You are a person of enormous influence. If you could inspire a movement that would bring the most amount of good to the most amount of people, what would that be? You never know what your idea can trigger. 🙂

All gifts come from God. When you understand that, your only natural reaction is to want to give back in some way. But we are so, so, poor in society at helping people unlock and give of their gifts. Our world is crawling with people to help manage your money or manage your health or manage your time — why is it not crawling with people to help you manage your God-given gifts? What would happen if everyone on the planet knew what their gifts were and had access to the most efficient vehicle for applying them in service of others? The free market economy has come closest to this, but it still has challenges in regard to gifts that aren’t easily monetized or in places in the world where the free market doesn’t exist.

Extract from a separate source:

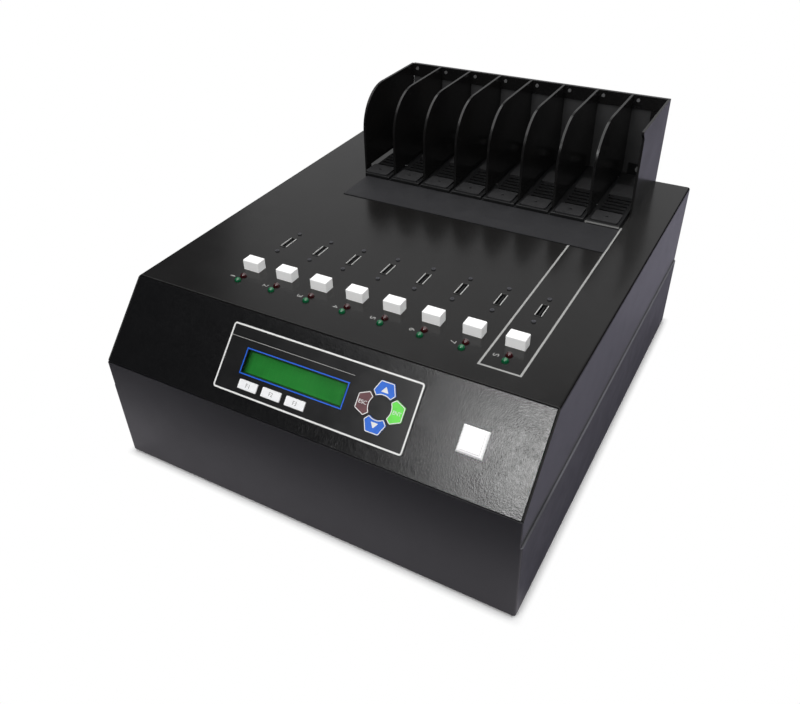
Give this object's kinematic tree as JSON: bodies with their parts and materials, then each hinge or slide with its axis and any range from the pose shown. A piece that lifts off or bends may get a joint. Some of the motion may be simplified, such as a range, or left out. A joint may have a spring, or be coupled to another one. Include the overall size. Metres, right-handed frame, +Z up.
{
  "type": "hard drive duplicator",
  "caption": "Desktop copier for bare hard drives: steel case with sloping keypad and display, select buttons, lamps and ports on top, and an open rack of drive bays.",
  "frame": {"origin": "on the floor, under the middle of the whole object's bounding box", "axes": "+X to the right and +Y to the back as seen from the front with the control panel, +Z up"},
  "size_m": [0.341, 0.3906, 0.2205],
  "materials": {
    "case_black": "satin",
    "plate_black": "textured",
    "rack_black": "satin",
    "tray_black": "matt",
    "panel_black": "satin",
    "rim_blue": "gloss",
    "clear": "clear",
    "lcd_green": "satin",
    "frame_steel": "blackened",
    "board_green": "satin",
    "key_white": "satin",
    "key_blue": "satin",
    "key_maroon": "satin",
    "key_green": "satin",
    "button_white": "satin",
    "led_green": "gloss",
    "led_red": "gloss",
    "port_metal": "bright",
    "black_plastic": "satin",
    "dark_screw": "blackened",
    "zinc_screw": "zinc plated",
    "rubber": "matt",
    "mat_grey": "matt",
    "chrome": "polished",
    "supply_steel": "galvanised",
    "sink_aluminium": "anodised",
    "standoff_brass": "turned",
    "dark_parts": "satin"
  },
  "bodies": {
    "duplicator": {"base_chassis": "case_black", "top_cover": "case_black", "control_plate": "plate_black", "control_overlay": "panel_black", "lcd_bezel": "rim_blue", "lcd_window": "clear", "lcd_frame": "frame_steel", "lcd_screen": "lcd_green", "lcd_board": "board_green", "power_button_housing": "button_white", "green_leds": "led_green", "red_leds": "led_red", "port_shells": "port_metal", "port_inserts": "black_plastic", "port_screws": "dark_screw", "rack_tray": "tray_black", "bay_pads": "rubber", "rack_back": "rack_black", "left_end_panel": "rack_black", "right_end_panel": "rack_black", "divider_1": "rack_black", "divider_2": "rack_black", "divider_3": "rack_black", "divider_4": "rack_black", "divider_5": "rack_black", "divider_6": "rack_black", "divider_7": "rack_black", "front_mat": "mat_grey", "keypad_board": "board_green", "keypad_switches": "dark_parts", "button_board": "board_green", "select_switches": "dark_parts", "main_board": "board_green", "board_standoffs": "standoff_brass", "board_parts": "dark_parts", "heat_sink": "sink_aluminium", "power_supply": "supply_steel", "ac_inlet": "black_plastic", "fan_frame": "black_plastic", "fan_guard": "chrome", "feet": "rubber", "case_screws": "zinc_screw"},
    "key_f1": {"key_f1": "key_white"},
    "key_f2": {"key_f2": "key_white"},
    "key_f3": {"key_f3": "key_white"},
    "key_up": {"key_up": "key_blue"},
    "key_down": {"key_down": "key_blue"},
    "key_esc": {"key_esc": "key_maroon"},
    "key_enter": {"key_enter": "key_green"},
    "power_button": {"power_button": "button_white"},
    "select_button_1": {"select_button_1": "button_white"},
    "select_button_2": {"select_button_2": "button_white"},
    "select_button_3": {"select_button_3": "button_white"},
    "select_button_4": {"select_button_4": "button_white"},
    "select_button_5": {"select_button_5": "button_white"},
    "select_button_6": {"select_button_6": "button_white"},
    "select_button_7": {"select_button_7": "button_white"},
    "select_button_8": {"select_button_8": "button_white"},
    "rocker": {"rocker_switch": "black_plastic"},
    "rotor": {"fan_rotor": "black_plastic"}
  },
  "joints": [
    {"name": "select_button_1_press", "type": "slide", "parent": "duplicator", "child": "select_button_1", "axis": [0, 0, -1], "range_m": [0, 0.0015], "stiffness_N_per_m": 500, "springref_m": -0.001},
    {"name": "select_button_2_press", "type": "slide", "parent": "duplicator", "child": "select_button_2", "axis": [0, 0, -1], "range_m": [0, 0.0015], "stiffness_N_per_m": 500, "springref_m": -0.001},
    {"name": "select_button_3_press", "type": "slide", "parent": "duplicator", "child": "select_button_3", "axis": [0, 0, -1], "range_m": [0, 0.0015], "stiffness_N_per_m": 500, "springref_m": -0.001},
    {"name": "select_button_4_press", "type": "slide", "parent": "duplicator", "child": "select_button_4", "axis": [0, 0, -1], "range_m": [0, 0.0015], "stiffness_N_per_m": 500, "springref_m": -0.001},
    {"name": "select_button_5_press", "type": "slide", "parent": "duplicator", "child": "select_button_5", "axis": [0, 0, -1], "range_m": [0, 0.0015], "stiffness_N_per_m": 500, "springref_m": -0.001},
    {"name": "select_button_6_press", "type": "slide", "parent": "duplicator", "child": "select_button_6", "axis": [0, 0, -1], "range_m": [0, 0.0015], "stiffness_N_per_m": 500, "springref_m": -0.001},
    {"name": "select_button_7_press", "type": "slide", "parent": "duplicator", "child": "select_button_7", "axis": [0, 0, -1], "range_m": [0, 0.0015], "stiffness_N_per_m": 500, "springref_m": -0.001},
    {"name": "select_button_8_press", "type": "slide", "parent": "duplicator", "child": "select_button_8", "axis": [0, 0, -1], "range_m": [0, 0.0015], "stiffness_N_per_m": 500, "springref_m": -0.001},
    {"name": "key_f1_press", "type": "slide", "parent": "duplicator", "child": "key_f1", "axis": [0, 0.7141, -0.7001], "range_m": [0, 0.0006], "stiffness_N_per_m": 900, "springref_m": -0.0005},
    {"name": "key_f2_press", "type": "slide", "parent": "duplicator", "child": "key_f2", "axis": [0, 0.7141, -0.7001], "range_m": [0, 0.0006], "stiffness_N_per_m": 900, "springref_m": -0.0005},
    {"name": "key_f3_press", "type": "slide", "parent": "duplicator", "child": "key_f3", "axis": [0, 0.7141, -0.7001], "range_m": [0, 0.0006], "stiffness_N_per_m": 900, "springref_m": -0.0005},
    {"name": "key_up_press", "type": "slide", "parent": "duplicator", "child": "key_up", "axis": [0, 0.7141, -0.7001], "range_m": [0, 0.0006], "stiffness_N_per_m": 900, "springref_m": -0.0005},
    {"name": "key_down_press", "type": "slide", "parent": "duplicator", "child": "key_down", "axis": [0, 0.7141, -0.7001], "range_m": [0, 0.0006], "stiffness_N_per_m": 900, "springref_m": -0.0005},
    {"name": "key_esc_press", "type": "slide", "parent": "duplicator", "child": "key_esc", "axis": [0, 0.7141, -0.7001], "range_m": [0, 0.0006], "stiffness_N_per_m": 900, "springref_m": -0.0005},
    {"name": "key_enter_press", "type": "slide", "parent": "duplicator", "child": "key_enter", "axis": [0, 0.7141, -0.7001], "range_m": [0, 0.0006], "stiffness_N_per_m": 900, "springref_m": -0.0005},
    {"name": "power_button_press", "type": "slide", "parent": "duplicator", "child": "power_button", "axis": [0, 0.7141, -0.7001], "range_m": [0, 0.0015], "stiffness_N_per_m": 500, "springref_m": -0.001},
    {"name": "rocker_hinge", "type": "hinge", "parent": "duplicator", "child": "rocker", "pos_m": [-0.12, 0.1905, 0.081], "axis": [1, 0, 0], "range_deg": [0, 20]},
    {"name": "fan_spin", "type": "hinge", "parent": "duplicator", "child": "rotor", "pos_m": [0.075, 0.179, 0.075], "axis": [0, 1, 0], "continuous": true}
  ]
}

We are very blessed that some of the biggest names in Business, VC funding, Sports, and Entertainment read this column. Is there a person in the world, or in the US whom you would love to have a private breakfast or lunch with, and why? He or she might see this. 🙂

Any of the wealthy business people focused now on giving away their fortunes for good. Impact investing is the best idea ever in philanthropy and for good reason: instead of giving away the money (which is a one-way street), they are venture funds that use philanthropic dollars to invest in companies and founders that are making an impact in their community and in our world. Any returns are reinvested over and over again as an evergreen donation, which means they can be used again and again for good. I want to understand why they wouldn’t immediately allocate their resources using this method, which could be a game changer both in creating new approaches to old problems, but also in seeing that those resources live on beyond them.

This was really meaningful! Thank you so much for your time.